3.6 Further details on the PO file format

It happens that some lines, usually whitespace or comments, follow the very last entry of a PO file. Such lines are not part of any entry, and will be dropped when the PO file is processed by the tools, or may disturb some PO file editors.

The remainder of this section may be safely skipped by those using a PO file editor, yet it may be interesting for everybody to have a better idea of the precise format of a PO file. On the other hand, those wishing to modify PO files by hand should carefully continue reading on.
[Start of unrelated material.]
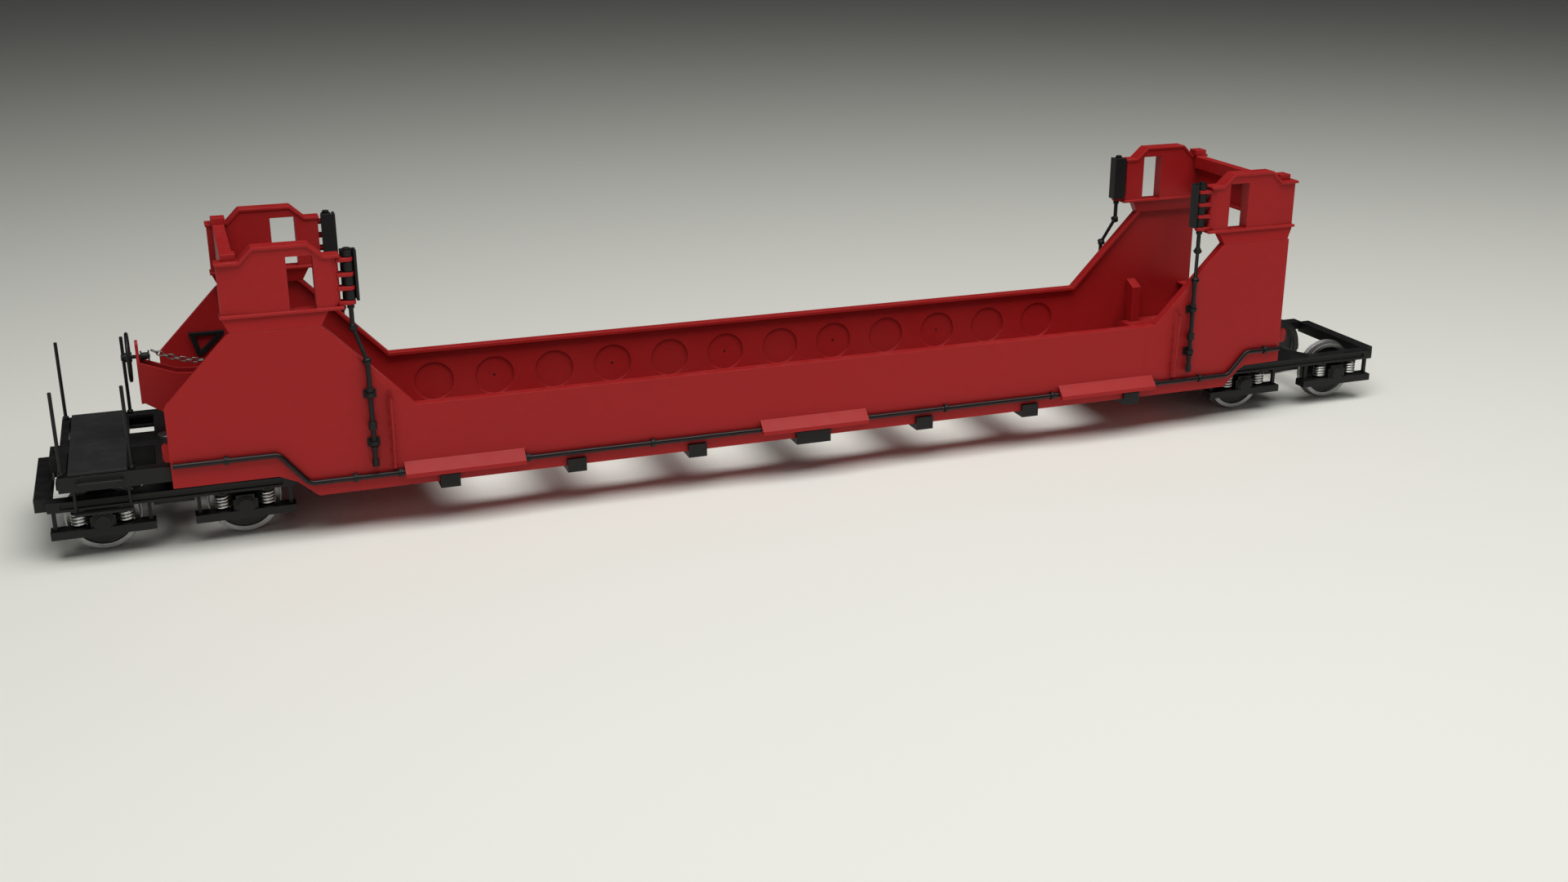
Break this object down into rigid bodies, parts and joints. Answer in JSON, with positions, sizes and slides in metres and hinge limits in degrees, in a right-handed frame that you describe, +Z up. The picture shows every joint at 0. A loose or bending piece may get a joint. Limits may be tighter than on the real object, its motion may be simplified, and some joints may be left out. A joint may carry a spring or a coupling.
{
  "type": "model container well car",
  "caption": "Railway model of a container well car: deep side plates, bulkhead towers with swinging guide flaps, brake platform, sprung bogies.",
  "frame": {"origin": "bottom centre of the bounding box: middle of the length, on the centre line, at the lowest point of the wheel flanges (rail top is 1.0 mm above)", "axes": "+X along the car from the brake platform end (a, -X) to the other end (b); +Y to the rear side; +Z up"},
  "size_m": [0.6572, 0.0964, 0.1275],
  "materials": {
    "red_paint": "semi-gloss red paint",
    "black_paint": "satin black paint",
    "bright_steel": "bright drawn wire",
    "wheel_steel": "turned light-grey rim, blackened web",
    "axle_steel": "turned steel",
    "pipe_brown": "dark brown-black gloss",
    "deck_grey": "dark grey walkway paint",
    "plain_steel": "plain steel"
  },
  "bodies": {
    "car_body": {"side_plate_front": "red_paint", "side_plate_rear": "red_paint", "tower_a_front": "red_paint", "tower_a_rear": "red_paint", "tower_b_front": "red_paint", "tower_b_rear": "red_paint", "cross_beams": "red_paint", "well_floor": "red_paint", "cross_members": "black_paint", "container_seats": "plain_steel", "end_bulkheads": "red_paint", "end_frame_a": "black_paint", "end_frame_b": "black_paint", "king_pins": "plain_steel", "platform_deck": "deck_grey", "platform_posts": "black_paint", "steps_and_grab_irons": "black_paint", "brake_stand": "red_paint", "brake_chain": "bright_steel", "end_brackets": "black_paint", "brake_pipes": "pipe_brown", "pipe_clamps": "black_paint", "pipe_covers": "red_paint", "shaft_brackets": "black_paint"},
    "bogie_a": {"bogie_frame_a": "black_paint", "springs_a1": "bright_steel", "springs_a2": "bright_steel"},
    "axle_carrier_a1": {"axleboxes_a1": "black_paint"},
    "wheelset_a1": {"wheels_a1": "wheel_steel", "axle_a1": "axle_steel"},
    "axle_carrier_a2": {"axleboxes_a2": "black_paint"},
    "wheelset_a2": {"wheels_a2": "wheel_steel", "axle_a2": "axle_steel"},
    "bogie_b": {"bogie_frame_b": "black_paint", "springs_b1": "bright_steel", "springs_b2": "bright_steel"},
    "axle_carrier_b1": {"axleboxes_b1": "black_paint"},
    "wheelset_b1": {"wheels_b1": "wheel_steel", "axle_b1": "axle_steel"},
    "axle_carrier_b2": {"axleboxes_b2": "black_paint"},
    "wheelset_b2": {"wheels_b2": "wheel_steel", "axle_b2": "axle_steel"},
    "flap_a_front": {"guide_flap_a_front": "black_paint", "hinge_rod_a_front": "black_paint"},
    "link_a_front": {"link_shaft_a_front": "black_paint"},
    "lower_a_front": {"lower_shaft_a_front": "black_paint"},
    "flap_a_rear": {"guide_flap_a_rear": "black_paint", "hinge_rod_a_rear": "black_paint"},
    "link_a_rear": {"link_shaft_a_rear": "black_paint"},
    "lower_a_rear": {"lower_shaft_a_rear": "black_paint"},
    "flap_b_front": {"guide_flap_b_front": "black_paint", "hinge_rod_b_front": "black_paint"},
    "link_b_front": {"link_shaft_b_front": "black_paint"},
    "lower_b_front": {"lower_shaft_b_front": "black_paint"},
    "flap_b_rear": {"guide_flap_b_rear": "black_paint", "hinge_rod_b_rear": "black_paint"},
    "link_b_rear": {"link_shaft_b_rear": "black_paint"},
    "lower_b_rear": {"lower_shaft_b_rear": "black_paint"},
    "hand_brake": {"brake_wheel": "black_paint", "brake_shaft": "black_paint"}
  },
  "joints": [
    {"name": "bogie_a_swivel", "type": "hinge", "parent": "car_body", "child": "bogie_a", "pos_m": [-0.27465, 0, 0.0275], "axis": [0, 0, 1], "range_deg": [-6, 6]},
    {"name": "axle_a1_travel", "type": "slide", "parent": "bogie_a", "child": "axle_carrier_a1", "axis": [0, 0, 1], "range_m": [0, 0.0012], "deforming": ["springs_a1"]},
    {"name": "wheelset_a1_turn", "type": "hinge", "parent": "axle_carrier_a1", "child": "wheelset_a1", "pos_m": [-0.3029, 0, 0.0155], "axis": [0, 1, 0], "continuous": true},
    {"name": "axle_a2_travel", "type": "slide", "parent": "bogie_a", "child": "axle_carrier_a2", "axis": [0, 0, 1], "range_m": [0, 0.0012], "deforming": ["springs_a2"]},
    {"name": "wheelset_a2_turn", "type": "hinge", "parent": "axle_carrier_a2", "child": "wheelset_a2", "pos_m": [-0.2464, 0, 0.0155], "axis": [0, 1, 0], "continuous": true},
    {"name": "bogie_b_swivel", "type": "hinge", "parent": "car_body", "child": "bogie_b", "pos_m": [0.27465, 0, 0.0275], "axis": [0, 0, 1], "range_deg": [-6, 6]},
    {"name": "axle_b1_travel", "type": "slide", "parent": "bogie_b", "child": "axle_carrier_b1", "axis": [0, 0, 1], "range_m": [0, 0.0012], "deforming": ["springs_b1"]},
    {"name": "wheelset_b1_turn", "type": "hinge", "parent": "axle_carrier_b1", "child": "wheelset_b1", "pos_m": [0.2464, 0, 0.0155], "axis": [0, 1, 0], "continuous": true},
    {"name": "axle_b2_travel", "type": "slide", "parent": "bogie_b", "child": "axle_carrier_b2", "axis": [0, 0, 1], "range_m": [0, 0.0012], "deforming": ["springs_b2"]},
    {"name": "wheelset_b2_turn", "type": "hinge", "parent": "axle_carrier_b2", "child": "wheelset_b2", "pos_m": [0.3029, 0, 0.0155], "axis": [0, 1, 0], "continuous": true},
    {"name": "flap_a_front_swing", "type": "hinge", "parent": "car_body", "child": "flap_a_front", "pos_m": [-0.19695, -0.0396, 0.111], "axis": [0, 0, 1], "range_deg": [-90, 0]},
    {"name": "link_a_front_turn", "type": "hinge", "parent": "car_body", "child": "link_a_front", "pos_m": [-0.19485, -0.04265, 0.0835], "axis": [-0.2652, 0.3851, 0.8839], "range_deg": [-90, 0]},
    {"name": "lower_shaft_a_front_turn", "type": "hinge", "parent": "car_body", "child": "lower_a_front", "pos_m": [-0.19275, -0.0457, 0.051], "axis": [0, 0, 1], "range_deg": [-90, 0]},
    {"name": "flap_a_rear_swing", "type": "hinge", "parent": "car_body", "child": "flap_a_rear", "pos_m": [-0.19695, 0.0396, 0.111], "axis": [0, 0, 1], "range_deg": [0, 90]},
    {"name": "link_a_rear_turn", "type": "hinge", "parent": "car_body", "child": "link_a_rear", "pos_m": [-0.19485, 0.04265, 0.0835], "axis": [-0.2652, -0.3851, 0.8839], "range_deg": [0, 90]},
    {"name": "lower_shaft_a_rear_turn", "type": "hinge", "parent": "car_body", "child": "lower_a_rear", "pos_m": [-0.19275, 0.0457, 0.051], "axis": [0, 0, 1], "range_deg": [0, 90]},
    {"name": "flap_b_front_swing", "type": "hinge", "parent": "car_body", "child": "flap_b_front", "pos_m": [0.20825, -0.0396, 0.111], "axis": [0, 0, 1], "range_deg": [0, 90]},
    {"name": "link_b_front_turn", "type": "hinge", "parent": "car_body", "child": "link_b_front", "pos_m": [0.20615, -0.04265, 0.0835], "axis": [0.2652, 0.3851, 0.8839], "range_deg": [0, 90]},
    {"name": "lower_shaft_b_front_turn", "type": "hinge", "parent": "car_body", "child": "lower_b_front", "pos_m": [0.20405, -0.0457, 0.051], "axis": [0, 0, 1], "range_deg": [0, 90]},
    {"name": "flap_b_rear_swing", "type": "hinge", "parent": "car_body", "child": "flap_b_rear", "pos_m": [0.20825, 0.0396, 0.111], "axis": [0, 0, 1], "range_deg": [-90, 0]},
    {"name": "link_b_rear_turn", "type": "hinge", "parent": "car_body", "child": "link_b_rear", "pos_m": [0.20615, 0.04265, 0.0835], "axis": [0.2652, -0.3851, 0.8839], "range_deg": [-90, 0]},
    {"name": "lower_shaft_b_rear_turn", "type": "hinge", "parent": "car_body", "child": "lower_b_rear", "pos_m": [0.20405, 0.0457, 0.051], "axis": [0, 0, 1], "range_deg": [-90, 0]},
    {"name": "brake_wheel_turn", "type": "hinge", "parent": "car_body", "child": "hand_brake", "pos_m": [-0.28235, 0, 0.0753], "axis": [1, 0, 0], "range_deg": [0, 540]}
  ],
  "couplings": [
    {"joint": "link_a_front_turn", "follows": "flap_a_front_swing", "ratio": 1},
    {"joint": "lower_shaft_a_front_turn", "follows": "flap_a_front_swing", "ratio": 1},
    {"joint": "link_a_rear_turn", "follows": "flap_a_rear_swing", "ratio": 1},
    {"joint": "lower_shaft_a_rear_turn", "follows": "flap_a_rear_swing", "ratio": 1},
    {"joint": "link_b_front_turn", "follows": "flap_b_front_swing", "ratio": 1},
    {"joint": "lower_shaft_b_front_turn", "follows": "flap_b_front_swing", "ratio": 1},
    {"joint": "link_b_rear_turn", "follows": "flap_b_rear_swing", "ratio": 1},
    {"joint": "lower_shaft_b_rear_turn", "follows": "flap_b_rear_swing", "ratio": 1}
  ]
}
An empty untranslated-string is reserved to contain the header entry with the meta information (see Filling in the Header Entry). This header entry should be the first entry of the file. The empty untranslated-string is reserved for this purpose and must not be used anywhere else.

Each of untranslated-string and translated-string respects the C syntax for a character string, including the surrounding quotes and embedded backslashed escape sequences, except that universal character escape sequences (\u and \U) are not allowed. When the time comes to write multi-line strings, one should not use escaped newlines. Instead, a closing quote should follow the last character on the line to be continued, and an opening quote should resume the string at the beginning of the following PO file line. For example:

msgid ""
"Here is an example of how one might continue a very long string\n"
"for the common case the string represents multi-line output.\n"

In this example, the empty string is used on the first line, to allow better alignment of the H from the word ‘Here’ over the f from the word ‘for’. In this example, the msgid keyword is followed by three strings, which are meant to be concatenated. Concatenating the empty string does not change the resulting overall string, but it is a way for us to comply with the necessity of msgid to be followed by a string on the same line, while keeping the multi-line presentation left-justified, as we find this to be a cleaner disposition. The empty string could have been omitted, but only if the string starting with ‘Here’ was promoted on the first line, right after msgid.2 It was not really necessary either to switch between the two last quoted strings immediately after the newline ‘\n’, the switch could have occurred after any other character, we just did it this way because it is neater.

One should carefully distinguish between end of lines marked as ‘\ninside quotes, which are part of the represented string, and end of lines in the PO file itself, outside string quotes, which have no incidence on the represented string.

Outside strings, white lines and comments may be used freely. Comments start at the beginning of a line with ‘#’ and extend until the end of the PO file line. Comments written by translators should have the initial ‘#’ immediately followed by some white space. If the ‘#’ is not immediately followed by white space, this comment is most likely generated and managed by specialized GNU tools, and might disappear or be replaced unexpectedly when the PO file is given to msgmerge.

For a PO file to be valid, no two entries without msgctxt may have the same untranslated-string or untranslated-string-singular. Similarly, no two entries may have the same msgctxt and the same untranslated-string or untranslated-string-singular.


Footnotes

(2)

This limitation is not imposed by GNU gettext, but is for compatibility with the msgfmt implementation on Solaris.